My wife and I recently made our first visit to the Maine Department of Health and Human Services on behalf of our daughter, Elizabeth.
Carol has been the point person for navigating the labyrinth of social services ever since we became aware of Elizabeth’s special needs. She figured, wisely, that the less I was involved, the smoother things would go. Not that it’s my fault. They pay consultants millions to point out the flaws in their systems, but let an equally objective outsider offer the same insight for free, and they’re all, “Sir, you’re holding up the line,” and “Security!”
But with Elizabeth becoming eligible for a more comprehensive and complicated set of services, we both need to be involved. That’s how I found myself at DHHS four minutes after the office opened at 8 a.m. Years of living in big cities have hard-wired me to expect a crush of people waiting for the doors to open at government offices, and harried employees working double speed to keep things moving.
When we got married in New York’s City Hall, it was standing room only in the outer office, and the justice of the peace was so rushed he almost married our witnesses when they approached his desk a step ahead of us.
Arriving at 8:04, I expected to be at the back of a long line waiting to see a receptionist who would already be frazzled by the time I got to the intake window. Instead, I found one guy in front of me. He walked away with his instructions almost as soon as I got there. It was happening too fast. I was all prepared for a long wait followed by trying to talk to somebody who was doing three other things at once and shoving a clipboard at me without even looking up. What I got was a pleasant woman with a calm, peaceful demeanor.
“Good morning. Can I help you with something?” she asked, smiling.
Naturally, I think, “OK, what’s her angle? If she thinks I’m going to help her get some employee-of-the-month award, she is very much mistaken. That open, guileless look doesn’t fool me, sister. I’m from Hollywood, the Big Town. We invented fake sincerity. I’m not letting my guard down just because DHHS tries some bush-league ploys like short lines and friendly personnel. Besides, where does Maine get off trying to make every other state I’ve lived in look bad? I wasn’t born yester —”
Apparently, I hadn’t said anything out loud yet.
“I hope so. I’m a little confused,” I said, playing the dumb husband card. I was aided in pulling off this ruse by cleverly having no real idea why I was there, other than to provide moral support for Carol while she did all the work.
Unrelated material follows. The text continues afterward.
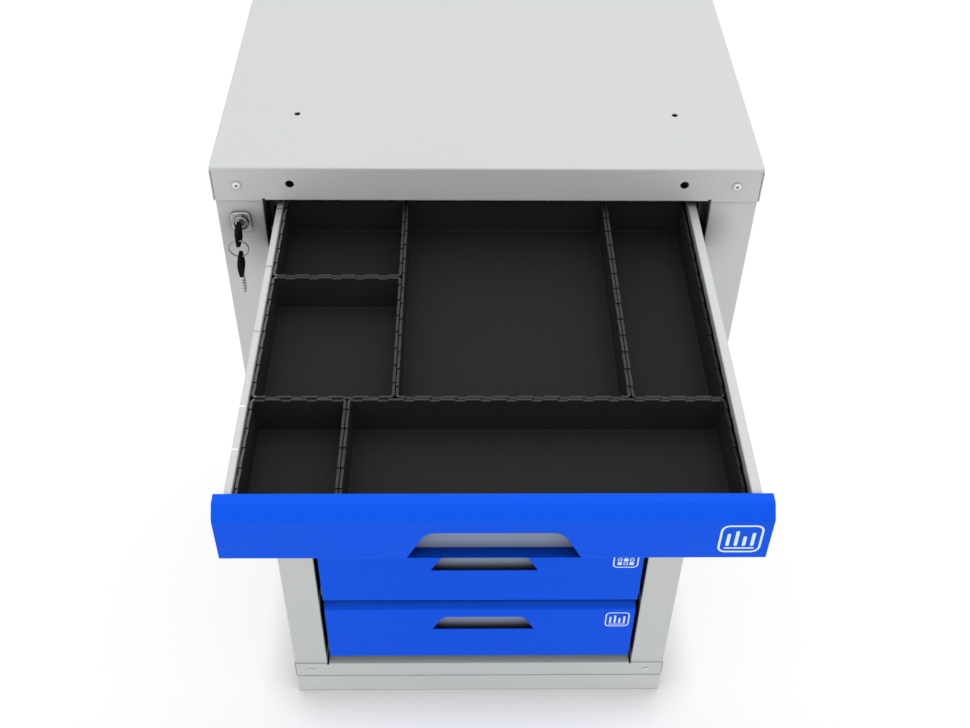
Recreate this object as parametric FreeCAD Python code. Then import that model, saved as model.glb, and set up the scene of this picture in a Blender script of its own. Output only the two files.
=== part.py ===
import FreeCAD, Part
import math
import os

os.makedirs("parts", exist_ok=True)
V = FreeCAD.Vector

# Cabinet body, millimetres. X is across, Y runs from the front plane into the cabinet, Z is up from the floor
WIDTH = 500.0
DEPTH = 450.0
HEIGHT = 871.0
COVER_FLANGE = 35.0
PLINTH_H = 38.0
TRAY_FLANGE = 29.0
SHEET = 1.2
PLINTH_SHEET = 1.5
PLINTH_LIP = 20.0
BEND = 1.6
HEM_DEPTH = 16.0
SILL_DEPTH = 21.0
HEM_CLEAR = 2.3
SEAT = 0.1

# Front posts, folded on the side panels
POST_FACE = 44.7
POST_RETURN = 24.0
REAR_FOLD = 20.0
BACK_SHEET = 1.0
BACK_CLEAR = 3.0

# Holes and rivets
HOLE_SPACING = 358.0
TOP_HOLE_INSET = 89.0
TOP_HOLE_R = 3.0
FRONT_HOLE_UP = 17.2
FRONT_HOLE_R = 4.0
RIVET_INSET = 23.0
COVER_RIVET_UP = 16.0
TRAY_RIVET_UP = 14.0
RIVET_R = 2.0
RIVET_CLEAR = 0.05
RIVET_HEAD_R = 4.1
RIVET_HEAD_H = 1.5
RIVET_BORE_R = 0.9
RIVET_BULB_R = 3.0
RIVET_BULB_L = 3.0

# Drawers, from the top one down: each front covers one or two modules of the height between sill and cover
MODULES_FROM_TOP = [1, 1, 2, 2, 2, 2, 2]
SILL_GAP = 16.8
COVER_GAP = 4.0
FRONT_GAP = 11.4
FRONT_SIDE_GAP = 5.3
FRONT_SHEET = 1.0
FRONT_SETBACK = 1.0
CHAMFER = 8.9
TOP_FLANGE = 17.6
FRONT_DEPTH = 10.0
FRONT_BEND = 2.0
FACE_BEND = 3.0
END_INSET = 0.7
FIX_FLANGE = 16.0
TOP_DRAWER_OPEN = 363.7

# Finger cut-outs: half width at the bottom, centre in X, height above the front's lower edge
CUT_H = 27.5
CUT_SLOPE = 0.51
CUT_RADIUS = 9.0
CUT_SMALL = (63.2, 0.5, 1.0)
CUT_LARGE = (66.4, 4.1, 63.3)

# Drawer boxes
BOX_SHEET = 1.0
BOX_BEND = 1.3
BOX_HEM = 6.6
BOX_HEM_DROP = 13.0
BOX_FLOOR = 3.5
BOX_BELOW_FRONT_TOP = 2.9
BOX_LENGTH = 374.0

# Telescopic slides, measured outwards from the drawer box wall
RAIL_REACH = 9.7
RAIL_SHORTER = 1.0
RAIL_DROP = 1.5
RAIL_H = 18.0
RAIL_SHEET = 1.2
RAIL_GAP = 0.3
CABINET_LIP_START = 3.2
MID_LIP_START = 2.0
MID_SHEET = 1.0
UPRIGHT_CLEAR = 2.4
UPRIGHT_SHEET = 1.5
UPRIGHT_WIDTH = 30.0
UPRIGHT_BEHIND_BAR = 7.0
UPRIGHT_REAR_INSET = 34.5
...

Early in the relationship we discovered slight differences in the way we do things. She plans meticulously. I do nothing until the last minute, make the most expedient decision, and look around for somebody to blame when things inevitably blow up in my face. In hindsight, it’s a miracle I didn’t end up in elected office. Anyway, the goal in these situations is to look helpless and make as little sense as possible. So I gave her my best forlorn look and ad-libbed something about waiting for my wife who had all the information and how we were applying for some form of something for our special-needs daughter so she could get in the system for a case worker or something, whatever that means.
I thought it was gibberish. Not only was the receptionist sympathetic, but she also knew what I was talking about. I didn’t even know what I was talking about. Not to mention knowing what form I would need to fill out after the form I needed to fill out. This was rapidly becoming an out-of-body experience. Then she handed me my service number: 16. There weren’t even 16 people in the waiting room, including family members. A light bulb went on. DHHS sucks you in being all friendly, they make you believe, and then bam – No. 16. How do you like us now, Mr. Citizen? Or should I say, Mr. Wait All Day-izen?
I was all ready to complain when she added, “By the way, I love your glasses. Very cool.”
A compliment from an intake person to some random guy at the window? I’m not even supposed to have a face, much less a face with cool glasses on it. Don’t they train these people at all?
Luckily, I didn’t complain because, despite No. 16, we got called in to see a consultant in the first five minutes. Don’t even get me started on her, with the politeness and the thoroughness and the making sure we understood everything. Come to think of it, you can’t get me started on her since I didn’t get quite catch all the details of her name and title. Not that it was my fault. She and Carol went off into their own little world figuring out the application.
And let’s face it, my phone contacts don’t update themselves.